Efficient magnetohydrodynamic simulations on graphics processing units with CUDA
NAOC-MUST Collaborative Research Laboratory on Lunar and Planetary Exploration, Macau University of Science and Technology, Macao SAR, China
arXiv:0908.4362 [physics.comp-ph] (30 Aug 2009)
@article{wong2009efficient,
title={Efficient magnetohydrodynamic simulations on graphics processing units with CUDA},
author={Wong, H.C. and Wong, U.H. and Feng, X. and Tang, Z.},
journal={Arxiv preprint arXiv:0908.4362},
year={2009}
}
Magnetohydrodynamic (MHD) simulations based on the ideal MHD equations have become a powerful tool for modeling phenomena in a wide range of applications including laboratory, astrophysical, and space plasmas. In general, high-resolution methods for solving the ideal MHD equations are computationally expensive and Beowulf clusters or even supercomputers are often used to run the codes that implemented these methods. With the advent of the Compute Unified Device Architecture (CUDA), modern graphics processing units (GPUs) provide an alternative approach to parallel computing for scientific simulations. In this paper we present, to the author’s knowledge, the first implementation of MHD simulations entirely on GPUs with CUDA, named GPU-MHD, to accelerate the simulation process. GPU-MHD supports both single and double precision computation. A series of numerical tests have been performed to validate the correctness of our code.
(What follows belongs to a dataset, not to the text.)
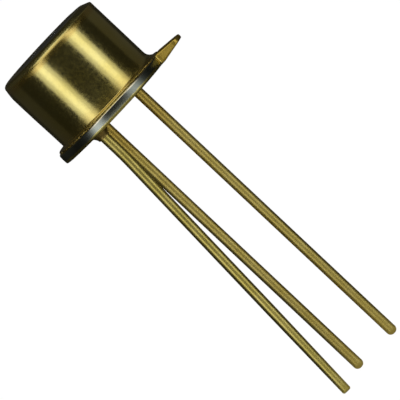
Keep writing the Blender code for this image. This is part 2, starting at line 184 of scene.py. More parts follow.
class Nodes:
    """Adds nodes to one tree and returns their outputs as values."""

    def __init__(self, tree):
        self.tree = tree

    def node(self, kind, inputs={}, output=0, **settings):
        """Adds any node; its settings come first, and sockets go by number or identifier."""
        made = self.tree.nodes.new(kind)
        for setting, value in settings.items():
            setattr(made, setting, value)
        for key, value in inputs.items():
            target = pick(made.inputs, key)
            if isinstance(value, Value):
                self.tree.links.new(value.socket, target)
            elif target.type == "RGBA":
                target.default_value = (*value, 1)
            else:
                target.default_value = value
        return Value(self, pick(made.outputs, output))

    def math(self, operation, *values):
        return self.node("ShaderNodeMath", dict(enumerate(values)), operation=operation)

    def vector(self, operation, inputs, output=0):
        return self.node("ShaderNodeVectorMath", inputs, output, operation=operation)

    def split(self, vector):
        """The three parts of a vector."""
        return [self.node("ShaderNodeSeparateXYZ", {0: vector}, axis) for axis in "XYZ"]

    def seeing_rays(self):
        """Whether the camera, a reflection or a view through glass asks; three values."""
        kinds = ("Is Camera Ray", "Is Glossy Ray", "Is Transmission Ray")
        return [self.node("ShaderNodeLightPath", output=kind) for kind in kinds]

    def ramp(self, value, low, high):
        """0 below low, 1 above high, and a soft rise between; low may lie above high."""
        inputs = {"Value": value, "From Min": low, "From Max": high}
        return self.node("ShaderNodeMapRange", inputs, "Result", interpolation_type="SMOOTHSTEP")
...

Accuracy evaluation by comparing single and double precision computation results is also given. Performance measurements of both single and double precision are conducted. These measurements show that our GPU-based implementation achieves speedups (in single precision) of about 10 (1D problems with 4096 grid points), 200 (2D problems with 1024^2 grid points), and 84 (3D problems with 128^3 grid points), respectively, compared to the corresponding serial CPU MHD implementation. For double precision computation, GPU-MHD still can achieve about 60% speed of the corresponding single precision computation. In addition, we extend GPU-MHD to support the visualization of the simulation results and thus the whole MHD simulation and visualization process can be performed entirely on GPUs.